## Listed entries
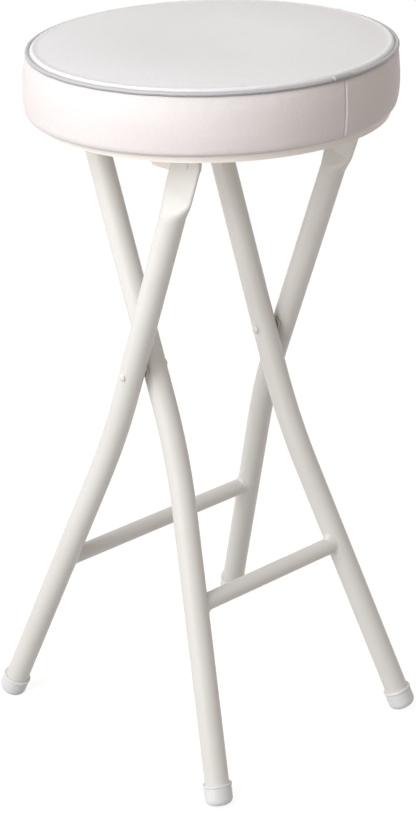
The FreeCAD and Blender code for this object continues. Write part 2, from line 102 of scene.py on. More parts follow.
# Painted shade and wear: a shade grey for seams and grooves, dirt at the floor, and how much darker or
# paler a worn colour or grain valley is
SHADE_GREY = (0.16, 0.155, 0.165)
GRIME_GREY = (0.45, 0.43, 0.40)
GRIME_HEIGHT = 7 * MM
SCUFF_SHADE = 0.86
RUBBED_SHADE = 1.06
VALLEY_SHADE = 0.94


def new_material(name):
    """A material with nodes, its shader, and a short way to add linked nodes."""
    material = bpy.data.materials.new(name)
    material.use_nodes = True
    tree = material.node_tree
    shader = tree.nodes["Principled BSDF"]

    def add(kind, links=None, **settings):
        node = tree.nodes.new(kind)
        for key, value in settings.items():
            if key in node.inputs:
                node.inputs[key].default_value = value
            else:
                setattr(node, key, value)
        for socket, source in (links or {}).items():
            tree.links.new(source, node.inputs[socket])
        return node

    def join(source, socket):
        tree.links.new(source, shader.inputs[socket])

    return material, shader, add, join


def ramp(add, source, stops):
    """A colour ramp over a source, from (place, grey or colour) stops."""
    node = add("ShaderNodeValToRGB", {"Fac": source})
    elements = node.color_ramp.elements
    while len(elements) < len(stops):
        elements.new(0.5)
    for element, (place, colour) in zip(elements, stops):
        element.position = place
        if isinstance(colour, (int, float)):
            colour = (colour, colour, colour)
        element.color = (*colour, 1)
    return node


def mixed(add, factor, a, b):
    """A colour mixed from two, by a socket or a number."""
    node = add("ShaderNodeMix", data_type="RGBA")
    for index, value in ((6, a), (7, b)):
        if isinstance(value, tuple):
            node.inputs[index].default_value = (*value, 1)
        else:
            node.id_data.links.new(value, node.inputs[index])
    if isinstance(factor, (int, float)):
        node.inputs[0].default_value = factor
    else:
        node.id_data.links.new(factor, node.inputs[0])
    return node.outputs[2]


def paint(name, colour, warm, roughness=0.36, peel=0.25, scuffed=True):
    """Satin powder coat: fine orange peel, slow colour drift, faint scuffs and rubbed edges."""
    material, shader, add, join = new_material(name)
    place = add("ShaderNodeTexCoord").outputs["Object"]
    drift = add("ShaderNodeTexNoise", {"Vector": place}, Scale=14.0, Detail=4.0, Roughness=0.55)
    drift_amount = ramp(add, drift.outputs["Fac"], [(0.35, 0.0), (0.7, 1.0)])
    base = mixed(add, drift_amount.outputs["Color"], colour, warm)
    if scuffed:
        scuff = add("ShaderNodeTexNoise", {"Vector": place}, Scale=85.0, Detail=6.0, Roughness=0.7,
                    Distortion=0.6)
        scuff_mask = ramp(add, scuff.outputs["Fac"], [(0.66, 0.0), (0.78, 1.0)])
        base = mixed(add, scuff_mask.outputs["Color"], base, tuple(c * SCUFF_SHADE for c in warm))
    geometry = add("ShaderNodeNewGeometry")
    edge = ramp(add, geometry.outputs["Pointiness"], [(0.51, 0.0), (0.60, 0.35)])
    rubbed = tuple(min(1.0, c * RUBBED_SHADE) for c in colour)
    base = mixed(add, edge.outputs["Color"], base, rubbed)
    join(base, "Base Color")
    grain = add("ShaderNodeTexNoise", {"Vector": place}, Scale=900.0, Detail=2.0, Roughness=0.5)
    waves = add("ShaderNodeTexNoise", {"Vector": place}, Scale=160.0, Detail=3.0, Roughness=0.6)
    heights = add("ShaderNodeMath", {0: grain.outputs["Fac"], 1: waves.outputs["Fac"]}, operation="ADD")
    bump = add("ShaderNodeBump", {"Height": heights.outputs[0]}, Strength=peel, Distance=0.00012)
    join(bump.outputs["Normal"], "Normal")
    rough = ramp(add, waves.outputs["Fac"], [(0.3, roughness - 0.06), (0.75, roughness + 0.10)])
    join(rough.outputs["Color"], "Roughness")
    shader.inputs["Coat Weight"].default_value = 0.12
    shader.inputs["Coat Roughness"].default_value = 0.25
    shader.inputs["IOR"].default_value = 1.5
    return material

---

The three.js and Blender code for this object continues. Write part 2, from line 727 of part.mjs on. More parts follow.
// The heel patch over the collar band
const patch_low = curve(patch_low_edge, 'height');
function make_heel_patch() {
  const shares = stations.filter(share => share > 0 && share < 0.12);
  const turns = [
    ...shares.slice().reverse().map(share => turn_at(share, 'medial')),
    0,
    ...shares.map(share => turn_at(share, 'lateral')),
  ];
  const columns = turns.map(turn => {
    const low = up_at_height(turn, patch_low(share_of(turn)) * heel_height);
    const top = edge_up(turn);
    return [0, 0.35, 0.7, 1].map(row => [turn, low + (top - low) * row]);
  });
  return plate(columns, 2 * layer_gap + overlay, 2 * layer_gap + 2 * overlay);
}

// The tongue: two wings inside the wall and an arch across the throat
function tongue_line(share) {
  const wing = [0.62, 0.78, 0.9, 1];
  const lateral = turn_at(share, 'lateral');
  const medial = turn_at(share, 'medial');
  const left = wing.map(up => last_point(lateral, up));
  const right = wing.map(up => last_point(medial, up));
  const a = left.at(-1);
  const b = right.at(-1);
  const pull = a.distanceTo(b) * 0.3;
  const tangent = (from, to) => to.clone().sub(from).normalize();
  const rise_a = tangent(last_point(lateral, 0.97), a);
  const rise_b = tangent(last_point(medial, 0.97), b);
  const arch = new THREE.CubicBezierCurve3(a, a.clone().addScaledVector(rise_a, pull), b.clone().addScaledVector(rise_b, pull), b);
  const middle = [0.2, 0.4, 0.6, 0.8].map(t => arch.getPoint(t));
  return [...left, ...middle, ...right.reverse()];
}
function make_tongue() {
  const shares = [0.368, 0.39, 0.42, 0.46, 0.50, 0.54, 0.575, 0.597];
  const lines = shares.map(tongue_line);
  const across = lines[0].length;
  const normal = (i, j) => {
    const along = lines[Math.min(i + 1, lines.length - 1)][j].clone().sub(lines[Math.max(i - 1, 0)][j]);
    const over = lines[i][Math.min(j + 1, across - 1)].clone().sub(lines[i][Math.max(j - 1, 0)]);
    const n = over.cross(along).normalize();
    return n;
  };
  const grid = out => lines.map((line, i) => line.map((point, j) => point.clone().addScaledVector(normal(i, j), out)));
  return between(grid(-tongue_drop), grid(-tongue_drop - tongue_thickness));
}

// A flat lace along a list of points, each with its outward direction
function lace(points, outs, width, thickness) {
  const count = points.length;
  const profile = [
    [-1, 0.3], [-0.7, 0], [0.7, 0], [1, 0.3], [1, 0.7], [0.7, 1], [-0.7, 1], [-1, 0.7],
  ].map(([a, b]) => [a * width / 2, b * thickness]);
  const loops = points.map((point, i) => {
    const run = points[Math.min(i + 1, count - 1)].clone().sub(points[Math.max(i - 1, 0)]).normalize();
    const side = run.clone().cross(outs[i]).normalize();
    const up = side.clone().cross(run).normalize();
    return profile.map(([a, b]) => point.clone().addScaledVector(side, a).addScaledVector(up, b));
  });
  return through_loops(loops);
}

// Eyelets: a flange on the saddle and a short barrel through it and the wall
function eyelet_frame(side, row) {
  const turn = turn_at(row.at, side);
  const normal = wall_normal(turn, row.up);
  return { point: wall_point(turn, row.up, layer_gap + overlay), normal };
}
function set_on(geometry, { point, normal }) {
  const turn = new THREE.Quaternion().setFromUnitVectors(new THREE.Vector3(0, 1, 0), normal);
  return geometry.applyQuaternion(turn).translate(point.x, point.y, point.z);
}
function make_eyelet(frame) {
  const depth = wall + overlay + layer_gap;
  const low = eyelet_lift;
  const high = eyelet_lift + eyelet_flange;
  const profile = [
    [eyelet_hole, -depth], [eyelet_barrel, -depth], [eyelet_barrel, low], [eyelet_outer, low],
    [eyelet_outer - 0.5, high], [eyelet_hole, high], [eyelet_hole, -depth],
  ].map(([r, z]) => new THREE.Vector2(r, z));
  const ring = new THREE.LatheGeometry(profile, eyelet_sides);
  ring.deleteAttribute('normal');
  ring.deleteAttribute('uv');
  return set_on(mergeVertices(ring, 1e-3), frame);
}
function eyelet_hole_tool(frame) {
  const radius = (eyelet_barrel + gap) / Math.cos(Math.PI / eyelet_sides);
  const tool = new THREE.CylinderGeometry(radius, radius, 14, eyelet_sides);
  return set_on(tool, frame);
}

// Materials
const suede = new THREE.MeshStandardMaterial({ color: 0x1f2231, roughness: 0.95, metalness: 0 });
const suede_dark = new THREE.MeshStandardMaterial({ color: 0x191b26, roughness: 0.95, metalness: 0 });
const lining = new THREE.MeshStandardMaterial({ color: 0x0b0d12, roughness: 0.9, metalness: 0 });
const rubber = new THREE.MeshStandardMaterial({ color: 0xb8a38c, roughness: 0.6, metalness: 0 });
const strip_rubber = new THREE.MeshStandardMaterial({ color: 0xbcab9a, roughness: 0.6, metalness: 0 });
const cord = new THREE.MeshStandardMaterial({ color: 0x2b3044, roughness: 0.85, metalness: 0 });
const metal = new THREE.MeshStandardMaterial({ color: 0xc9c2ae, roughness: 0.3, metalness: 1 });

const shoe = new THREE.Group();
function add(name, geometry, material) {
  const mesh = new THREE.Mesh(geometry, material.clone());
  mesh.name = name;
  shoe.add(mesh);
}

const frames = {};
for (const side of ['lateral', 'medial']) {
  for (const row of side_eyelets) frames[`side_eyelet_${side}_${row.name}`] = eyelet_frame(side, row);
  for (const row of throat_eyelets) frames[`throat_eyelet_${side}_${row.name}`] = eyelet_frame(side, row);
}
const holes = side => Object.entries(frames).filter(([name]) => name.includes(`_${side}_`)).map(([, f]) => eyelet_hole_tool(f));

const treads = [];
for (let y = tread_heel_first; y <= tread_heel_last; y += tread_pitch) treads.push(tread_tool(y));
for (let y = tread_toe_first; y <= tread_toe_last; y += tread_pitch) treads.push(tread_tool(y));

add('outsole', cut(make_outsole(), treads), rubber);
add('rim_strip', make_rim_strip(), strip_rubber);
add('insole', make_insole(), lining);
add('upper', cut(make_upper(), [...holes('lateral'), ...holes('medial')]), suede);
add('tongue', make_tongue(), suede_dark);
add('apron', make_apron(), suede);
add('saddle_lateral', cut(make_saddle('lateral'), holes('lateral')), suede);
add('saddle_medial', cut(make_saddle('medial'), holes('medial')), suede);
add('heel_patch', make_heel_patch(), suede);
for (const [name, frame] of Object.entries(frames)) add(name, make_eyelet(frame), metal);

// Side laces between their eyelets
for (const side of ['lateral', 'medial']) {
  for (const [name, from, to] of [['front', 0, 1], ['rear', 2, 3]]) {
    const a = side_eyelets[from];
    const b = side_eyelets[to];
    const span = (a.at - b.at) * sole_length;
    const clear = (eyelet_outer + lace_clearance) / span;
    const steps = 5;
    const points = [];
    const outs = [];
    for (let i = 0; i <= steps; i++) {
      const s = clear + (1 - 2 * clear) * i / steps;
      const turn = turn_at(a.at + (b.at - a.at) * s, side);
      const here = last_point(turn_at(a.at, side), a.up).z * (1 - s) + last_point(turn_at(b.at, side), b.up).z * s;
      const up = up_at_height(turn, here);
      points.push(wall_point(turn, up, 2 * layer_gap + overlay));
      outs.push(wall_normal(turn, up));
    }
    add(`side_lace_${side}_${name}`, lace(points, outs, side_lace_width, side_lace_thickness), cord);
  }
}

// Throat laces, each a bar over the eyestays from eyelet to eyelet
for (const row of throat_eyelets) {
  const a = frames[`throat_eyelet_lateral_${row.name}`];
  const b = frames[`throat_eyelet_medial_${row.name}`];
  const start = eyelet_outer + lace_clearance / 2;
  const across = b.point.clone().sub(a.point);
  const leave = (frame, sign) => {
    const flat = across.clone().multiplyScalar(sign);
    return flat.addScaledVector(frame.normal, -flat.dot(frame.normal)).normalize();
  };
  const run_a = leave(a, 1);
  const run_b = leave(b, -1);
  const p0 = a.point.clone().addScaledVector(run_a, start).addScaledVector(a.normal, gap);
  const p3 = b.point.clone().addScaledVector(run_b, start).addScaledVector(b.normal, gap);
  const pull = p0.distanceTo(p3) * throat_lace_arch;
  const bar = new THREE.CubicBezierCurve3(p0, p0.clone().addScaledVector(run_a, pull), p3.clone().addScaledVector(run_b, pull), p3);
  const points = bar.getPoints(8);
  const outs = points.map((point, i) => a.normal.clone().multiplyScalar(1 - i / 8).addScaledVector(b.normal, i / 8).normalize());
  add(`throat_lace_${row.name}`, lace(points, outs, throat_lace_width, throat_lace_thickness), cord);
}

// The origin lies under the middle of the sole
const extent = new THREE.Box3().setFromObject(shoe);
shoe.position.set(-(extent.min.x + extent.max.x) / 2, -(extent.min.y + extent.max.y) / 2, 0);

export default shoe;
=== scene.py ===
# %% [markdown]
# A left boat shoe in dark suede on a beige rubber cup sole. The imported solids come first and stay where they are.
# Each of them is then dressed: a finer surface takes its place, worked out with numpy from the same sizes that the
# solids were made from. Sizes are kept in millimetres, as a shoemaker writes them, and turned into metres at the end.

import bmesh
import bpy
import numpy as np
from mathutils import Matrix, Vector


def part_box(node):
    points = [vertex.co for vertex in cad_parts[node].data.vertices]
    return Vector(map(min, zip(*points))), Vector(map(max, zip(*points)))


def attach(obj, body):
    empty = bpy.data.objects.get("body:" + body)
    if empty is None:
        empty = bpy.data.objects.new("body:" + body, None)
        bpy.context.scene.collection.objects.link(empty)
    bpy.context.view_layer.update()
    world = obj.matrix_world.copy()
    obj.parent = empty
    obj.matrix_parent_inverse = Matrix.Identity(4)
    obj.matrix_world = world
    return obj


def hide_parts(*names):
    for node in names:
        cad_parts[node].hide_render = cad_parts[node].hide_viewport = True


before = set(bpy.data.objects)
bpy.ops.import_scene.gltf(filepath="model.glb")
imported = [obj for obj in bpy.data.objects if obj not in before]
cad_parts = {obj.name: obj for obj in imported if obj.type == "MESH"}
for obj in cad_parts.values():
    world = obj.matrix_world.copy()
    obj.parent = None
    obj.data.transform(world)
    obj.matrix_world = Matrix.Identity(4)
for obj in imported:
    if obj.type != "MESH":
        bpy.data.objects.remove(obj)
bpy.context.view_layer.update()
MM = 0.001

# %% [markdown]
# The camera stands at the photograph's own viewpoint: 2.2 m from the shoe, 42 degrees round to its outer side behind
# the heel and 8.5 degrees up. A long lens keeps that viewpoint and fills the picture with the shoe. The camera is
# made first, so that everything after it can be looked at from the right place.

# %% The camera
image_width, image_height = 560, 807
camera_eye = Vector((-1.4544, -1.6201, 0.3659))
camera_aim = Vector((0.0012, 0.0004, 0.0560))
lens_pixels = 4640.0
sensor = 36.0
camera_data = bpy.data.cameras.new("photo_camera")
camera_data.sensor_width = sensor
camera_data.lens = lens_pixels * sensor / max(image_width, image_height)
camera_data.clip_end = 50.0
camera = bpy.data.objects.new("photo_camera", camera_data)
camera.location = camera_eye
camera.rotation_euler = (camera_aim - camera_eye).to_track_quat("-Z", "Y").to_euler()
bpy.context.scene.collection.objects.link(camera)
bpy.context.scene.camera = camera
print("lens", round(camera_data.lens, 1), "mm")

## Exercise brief
Only the lines from the one containing "The FreeCAD and" to the one containing "VALLEY_SHADE = 0.94" are to be printed, both ends included, exactly as written.

## Task output
The FreeCAD and Blender code for this object continues. Write part 2, from line 102 of scene.py on. More parts follow.
# Painted shade and wear: a shade grey for seams and grooves, dirt at the floor, and how much darker or
# paler a worn colour or grain valley is
SHADE_GREY = (0.16, 0.155, 0.165)
GRIME_GREY = (0.45, 0.43, 0.40)
GRIME_HEIGHT = 7 * MM
SCUFF_SHADE = 0.86
RUBBED_SHADE = 1.06
VALLEY_SHADE = 0.94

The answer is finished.